** begin **

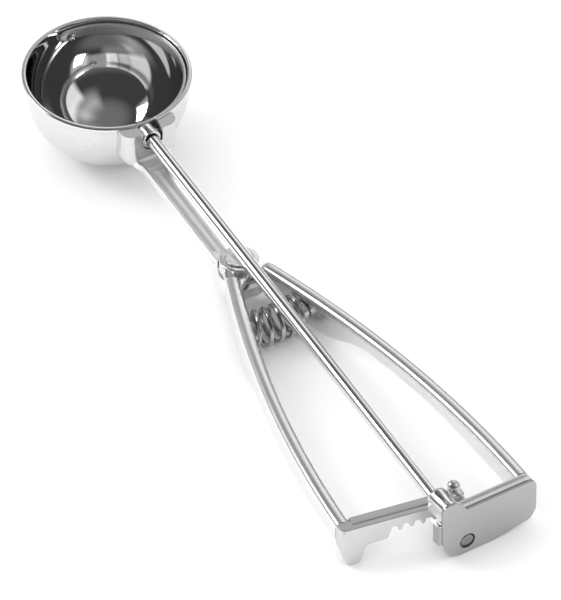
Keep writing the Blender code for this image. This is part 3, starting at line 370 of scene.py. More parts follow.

** end **
** begin **

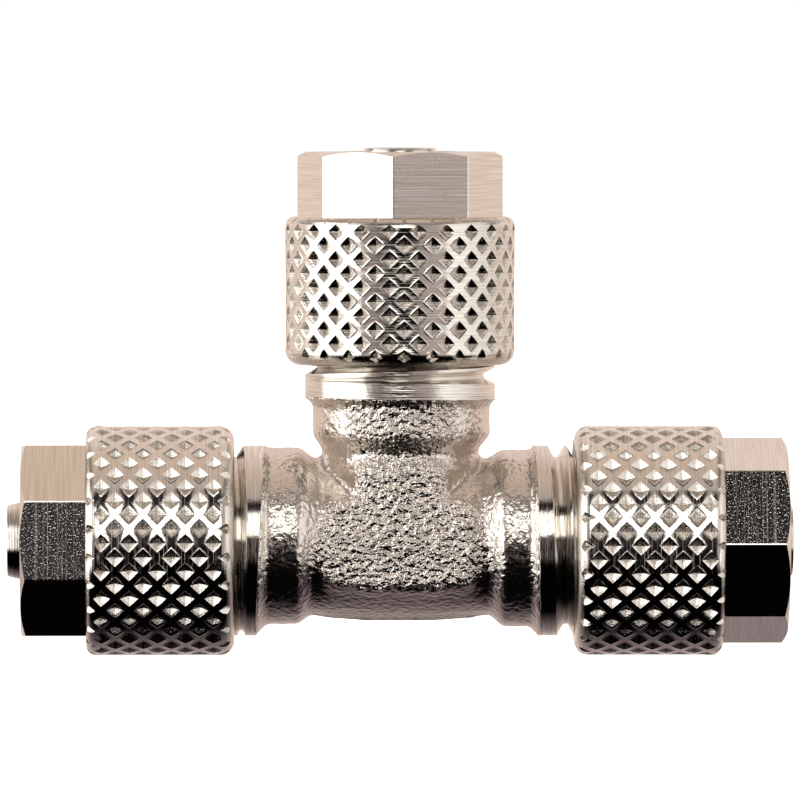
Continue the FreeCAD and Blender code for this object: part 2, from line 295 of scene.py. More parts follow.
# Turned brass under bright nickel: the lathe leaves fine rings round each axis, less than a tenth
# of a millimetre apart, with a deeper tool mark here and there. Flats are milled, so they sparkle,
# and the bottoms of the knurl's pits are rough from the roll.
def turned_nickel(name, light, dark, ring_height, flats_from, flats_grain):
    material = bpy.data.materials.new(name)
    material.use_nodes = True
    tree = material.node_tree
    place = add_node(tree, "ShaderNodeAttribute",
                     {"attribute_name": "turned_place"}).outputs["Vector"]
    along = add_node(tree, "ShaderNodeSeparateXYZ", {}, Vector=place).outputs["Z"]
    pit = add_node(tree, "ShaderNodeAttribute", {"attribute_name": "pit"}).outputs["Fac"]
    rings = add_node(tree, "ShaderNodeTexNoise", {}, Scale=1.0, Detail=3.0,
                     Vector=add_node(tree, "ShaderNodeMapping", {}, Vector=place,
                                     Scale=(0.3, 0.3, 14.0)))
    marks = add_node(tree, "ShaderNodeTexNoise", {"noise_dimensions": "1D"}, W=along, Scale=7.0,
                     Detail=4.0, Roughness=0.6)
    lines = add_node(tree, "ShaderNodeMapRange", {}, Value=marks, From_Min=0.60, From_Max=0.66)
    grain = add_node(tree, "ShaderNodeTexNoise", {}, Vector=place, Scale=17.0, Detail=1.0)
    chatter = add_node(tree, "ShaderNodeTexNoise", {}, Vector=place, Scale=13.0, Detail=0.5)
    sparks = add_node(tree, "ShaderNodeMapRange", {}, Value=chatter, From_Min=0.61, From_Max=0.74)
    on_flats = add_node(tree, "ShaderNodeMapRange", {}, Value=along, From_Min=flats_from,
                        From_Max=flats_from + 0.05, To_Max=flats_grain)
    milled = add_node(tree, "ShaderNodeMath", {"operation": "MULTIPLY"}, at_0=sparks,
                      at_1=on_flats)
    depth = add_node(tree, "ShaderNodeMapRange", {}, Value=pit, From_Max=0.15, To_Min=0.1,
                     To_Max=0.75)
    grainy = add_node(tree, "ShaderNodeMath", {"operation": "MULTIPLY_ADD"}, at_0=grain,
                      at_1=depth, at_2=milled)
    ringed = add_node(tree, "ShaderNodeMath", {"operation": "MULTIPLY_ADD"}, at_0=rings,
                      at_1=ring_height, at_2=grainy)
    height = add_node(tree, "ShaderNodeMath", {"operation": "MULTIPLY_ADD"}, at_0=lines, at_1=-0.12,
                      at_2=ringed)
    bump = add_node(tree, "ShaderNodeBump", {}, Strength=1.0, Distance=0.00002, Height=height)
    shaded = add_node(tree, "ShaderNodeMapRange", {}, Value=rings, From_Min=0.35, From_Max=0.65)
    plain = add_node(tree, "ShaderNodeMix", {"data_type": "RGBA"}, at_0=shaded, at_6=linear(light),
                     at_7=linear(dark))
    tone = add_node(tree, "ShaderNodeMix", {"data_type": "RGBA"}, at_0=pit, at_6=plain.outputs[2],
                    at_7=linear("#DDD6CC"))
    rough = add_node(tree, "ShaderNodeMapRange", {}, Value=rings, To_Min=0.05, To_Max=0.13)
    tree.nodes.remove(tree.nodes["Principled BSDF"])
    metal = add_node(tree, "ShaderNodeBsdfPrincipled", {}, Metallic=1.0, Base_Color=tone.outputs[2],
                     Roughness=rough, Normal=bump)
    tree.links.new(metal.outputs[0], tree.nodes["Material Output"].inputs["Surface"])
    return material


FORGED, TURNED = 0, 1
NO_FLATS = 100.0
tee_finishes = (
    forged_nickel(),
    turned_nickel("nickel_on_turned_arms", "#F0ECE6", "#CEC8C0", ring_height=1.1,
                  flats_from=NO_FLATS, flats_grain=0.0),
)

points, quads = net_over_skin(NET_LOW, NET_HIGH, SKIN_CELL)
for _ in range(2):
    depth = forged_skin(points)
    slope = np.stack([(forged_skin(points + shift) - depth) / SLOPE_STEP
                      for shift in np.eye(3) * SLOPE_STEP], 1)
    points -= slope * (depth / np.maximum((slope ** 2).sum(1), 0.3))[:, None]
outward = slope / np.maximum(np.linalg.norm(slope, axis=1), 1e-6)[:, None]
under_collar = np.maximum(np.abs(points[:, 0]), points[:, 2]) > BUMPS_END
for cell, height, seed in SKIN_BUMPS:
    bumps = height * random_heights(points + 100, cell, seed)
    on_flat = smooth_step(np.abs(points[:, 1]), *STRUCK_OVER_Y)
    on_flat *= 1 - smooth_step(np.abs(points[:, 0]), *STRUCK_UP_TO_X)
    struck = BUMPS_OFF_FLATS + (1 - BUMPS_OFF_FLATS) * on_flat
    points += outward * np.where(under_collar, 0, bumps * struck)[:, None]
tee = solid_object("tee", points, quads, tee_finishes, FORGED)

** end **

Exercise brief
Where a line of the material above holds the string "parts", copy that line.

Correct result
Keep writing the Blender code for this image. This is part 3, starting at line 370 of scene.py. More parts follow.
Continue the FreeCAD and Blender code for this object: part 2, from line 295 of scene.py. More parts follow.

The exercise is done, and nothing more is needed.